On April 21, 2022, Burdi signed a minor league contract with the Washington Nationals. Burdi appeared in only eight games for the High-A Wilmington Blue Rocks, recording a 1.74 ERA with 10 strikeouts in 10 1/3 innings of work, making two scoreless appearances for the rookie-level Florida Complex League Nationals as well. He elected free agency following the season on November 10.

===Tampa Bay Rays===
On January 18, 2023, Burdi signed a minor league contract with the Tampa Bay Rays organization. He began the year with the Triple-A Durham Bulls, posting a 6.75 ERA with a 7:7 K:BB across 6 games. On April 26, Burdi had his contract selected to the active roster. He made two scoreless appearances for the Rays before being designated for assignment on May 3. He cleared waivers and was sent outright to Triple-A Durham on May 7.
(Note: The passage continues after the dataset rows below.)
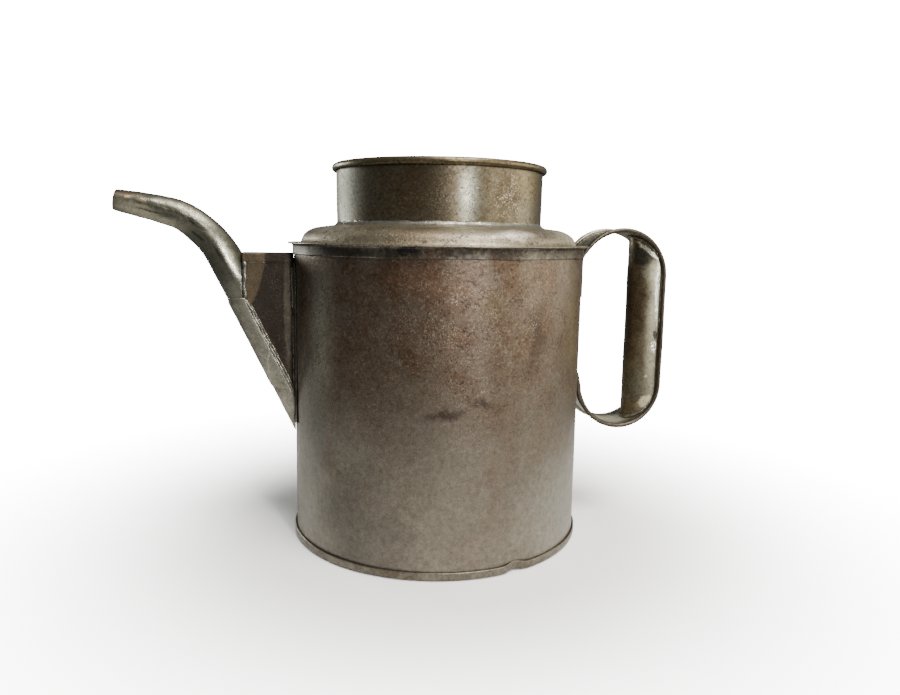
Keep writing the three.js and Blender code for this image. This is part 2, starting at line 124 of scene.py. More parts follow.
def even_line(fine, count):
    """Evenly spaced (point, direction) pairs along a fine line."""
    fine = [Vector(p) for p in fine]
    run = [0.0]
    for before, after in zip(fine, fine[1:]):
        run.append(run[-1] + (after - before).length)
    stations, k = [], 0
    for s in range(count + 1):
        goal = run[-1] * s / count
        while k < len(run) - 2 and run[k + 1] < goal:
            k += 1
        part = (goal - run[k]) / max(run[k + 1] - run[k], 1e-9)
        stations.append(fine[k].lerp(fine[k + 1], part))
    ends = [stations[0], *stations, stations[-1]]
    return [(p, (ends[k + 2] - ends[k]).normalized()) for k, p in enumerate(stations)]


def spun(outline, steps=288, rows=0, row_length=4 * MM):
    """A closed (radius, z) outline turned round the can's axis. Long runs get extra rows."""
    bm = bmesh.new()
    verts = [bm.verts.new((r, 0, z)) for r, z in outline]
    edges = [bm.edges.new(pair) for pair in zip(verts, verts[1:] + verts[:1])]
    if rows:
        long_runs = [e for e in edges if e.calc_length() > row_length]
        bmesh.ops.subdivide_edges(bm, edges=long_runs, cuts=rows)
    bmesh.ops.spin(bm, geom=bm.verts[:] + bm.edges[:], cent=(0, 0, 0), axis=(0, 0, 1),
                   angle=TURN, steps=steps, use_merge=True)
    bmesh.ops.remove_doubles(bm, verts=bm.verts, dist=1e-7)
    bmesh.ops.recalc_face_normals(bm, faces=bm.faces)
    return bm


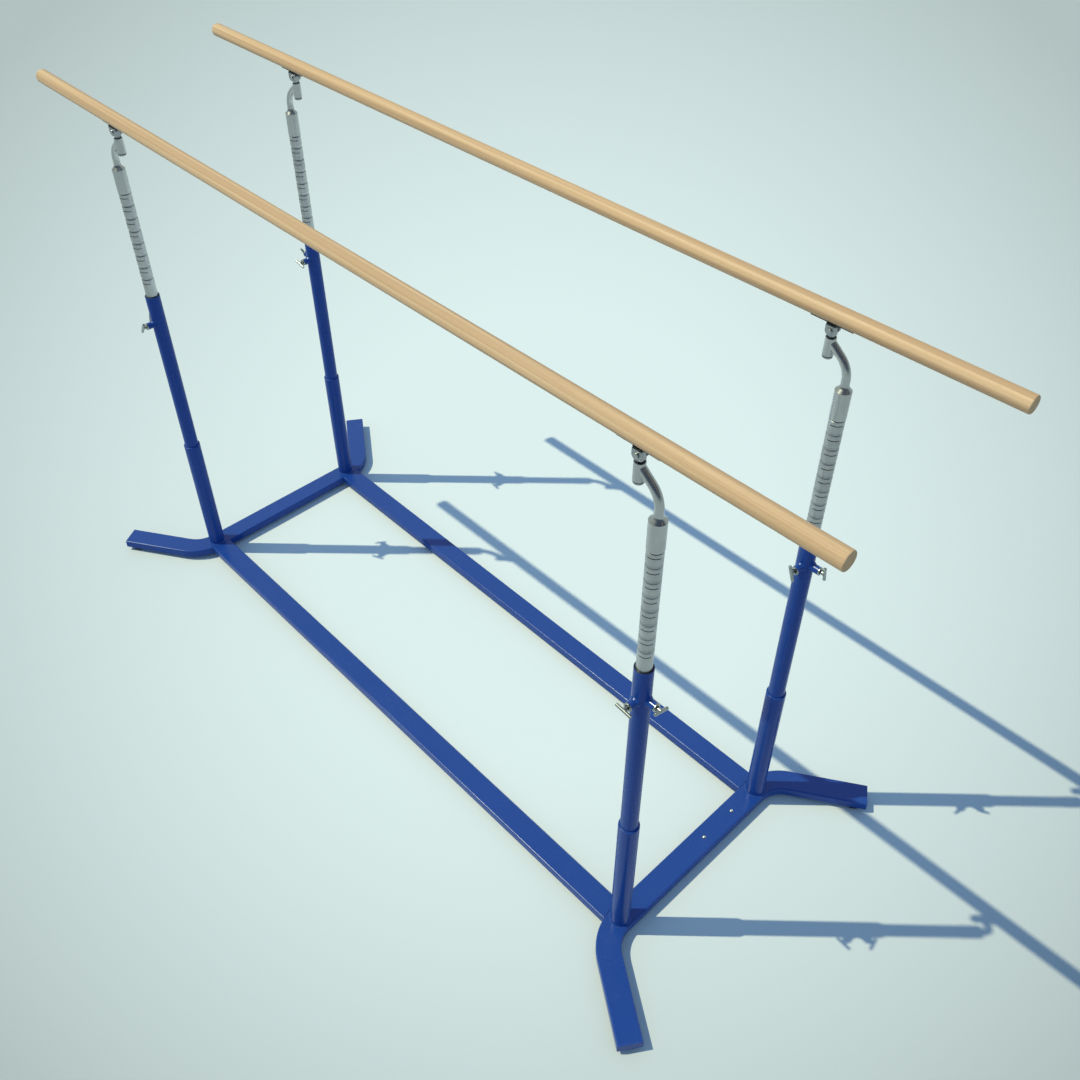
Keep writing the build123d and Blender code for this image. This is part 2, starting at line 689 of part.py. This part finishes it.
def bar(side_y):
    """Round wooden bar, with a flat seat and screw holes over each head."""
    stick = lying(BAR_RADIUS, -BAR_LENGTH / 2, BAR_LENGTH / 2)
    stick = fillet(stick.edges().filter_by(GeomType.CIRCLE), BAR_END_ROUND)
    stick = Pos(0, 0, BAR_AXIS_Z) * stick
    half = PLATE_LENGTH / 2
    for x in (-HEAD_X, HEAD_X):
        seat = block(-half, half, -BAR_RADIUS, BAR_RADIUS, PLATE_TOP - 10, PLATE_TOP)
        stick -= Pos(x, 0, 0) * seat
        for screw_x in PLATE_SCREW_X:
            stick -= Pos(x + screw_x, 0, 0) * rod(2.5, PLATE_TOP - 1, PLATE_TOP + 25)
    return Pos(0, side_y * UPRIGHT_Y, 0) * stick


def build_bars():
    """Front and back bar, each with the eight screws of its two plates."""
    screw_x = [head_x + x for head_x in (-HEAD_X, HEAD_X) for x in PLATE_SCREW_X]
    for name, side_y in (("front", -1), ("back", 1)):
        write(f"bar_{name}", bar(side_y))
        screws = [Pos(x, side_y * UPRIGHT_Y, 0) * bar_screw() for x in screw_x]
        write(f"bar_screws_{name}", *screws)


build_base()
build_columns()
build_pistons()
build_goosenecks()
build_heads()
build_bars()
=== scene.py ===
import json
import math

import bmesh
import bpy
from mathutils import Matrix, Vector


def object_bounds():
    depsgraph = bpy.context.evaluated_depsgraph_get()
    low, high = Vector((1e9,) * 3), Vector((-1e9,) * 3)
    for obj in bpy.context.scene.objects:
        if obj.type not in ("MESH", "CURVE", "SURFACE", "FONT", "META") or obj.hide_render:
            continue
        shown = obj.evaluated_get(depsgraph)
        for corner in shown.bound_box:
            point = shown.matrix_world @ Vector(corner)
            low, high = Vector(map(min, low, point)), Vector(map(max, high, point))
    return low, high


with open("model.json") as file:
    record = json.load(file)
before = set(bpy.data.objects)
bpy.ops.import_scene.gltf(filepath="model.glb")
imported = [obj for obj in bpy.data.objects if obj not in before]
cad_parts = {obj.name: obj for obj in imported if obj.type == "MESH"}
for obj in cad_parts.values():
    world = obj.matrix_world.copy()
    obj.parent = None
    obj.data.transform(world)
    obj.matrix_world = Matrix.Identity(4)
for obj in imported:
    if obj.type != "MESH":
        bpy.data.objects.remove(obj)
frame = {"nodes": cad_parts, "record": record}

CAD_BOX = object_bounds()

# ---- stage ----------------------------------------------------------------

CAMERA_PLACE = (2.421, -1.8306, 3.5457)
CAMERA_HEADING = 136.286        # degrees from +X, seen from above
CAMERA_DIP = 41.017             # degrees below level
CAMERA_LENS = 36.47             # on a 36 mm wide sensor
CAMERA_SHIFT_Y = -0.0438

SUN_TRAVEL = (0.458, 0.460, -1.0)
SUN_COLOUR = (0.95, 0.98, 0.71)
SUN_STRENGTH = 2.95
SUN_ANGLE = 0.5                 # degrees; softens the shadows' edges
SKY_COLOUR = (0.21, 0.365, 0.60)
MIRRORED_DARK = (0.052, 0.078, 0.125)       # what shiny parts see above and behind the camera
MIRRORED_PALE = (0.46, 0.54, 0.50)          # and what they see beyond the object
DARK_POLE = (0.49, -0.59, 0.64)             # direction of the dark side's middle
DARK_EDGE = (-0.10, 0.50)                   # cosines from the pole: fully pale, fully dark
BACKDROP_COLOUR = (0.46, 0.55, 0.55)
FLOOR_COLOUR = (0.76, 0.78, 0.755)
FLOOR_SIZE = 60.0
LIGHT_POOL_CENTRE = (-0.28, 0.75, 0.0)            # the painted pool of light is brightest here
LIGHT_POOL_EDGE = 0.61                            # the painted light's brightness far outside the pool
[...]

On May 17, Burdi was selected back to the major league roster after Yonny Chirinos was optioned to Triple-A. After allowing 6 runs (5 earned) in an appearance against the Toronto Blue Jays, Burdi was again designated for assignment the following day on May 24.

===Los Angeles Dodgers===
On May 26, 2023, Burdi was claimed off waivers by the Los Angeles Dodgers. He was assigned to the Triple-A Oklahoma City Dodgers, where he made one appearance before he was designated for assignment on June 1. He cleared waivers and was sent outright to Triple–A on June 6. He pitched in three more games after being outrighted, with 4 2/3 scoreless innings overall. He elected free agency on October 13.

On April 1, 2025, Burdi announced his retirement from professional baseball.

==Personal life==
His older brother, Nick Burdi, also pitched in Major League Baseball from 2018 to 2025.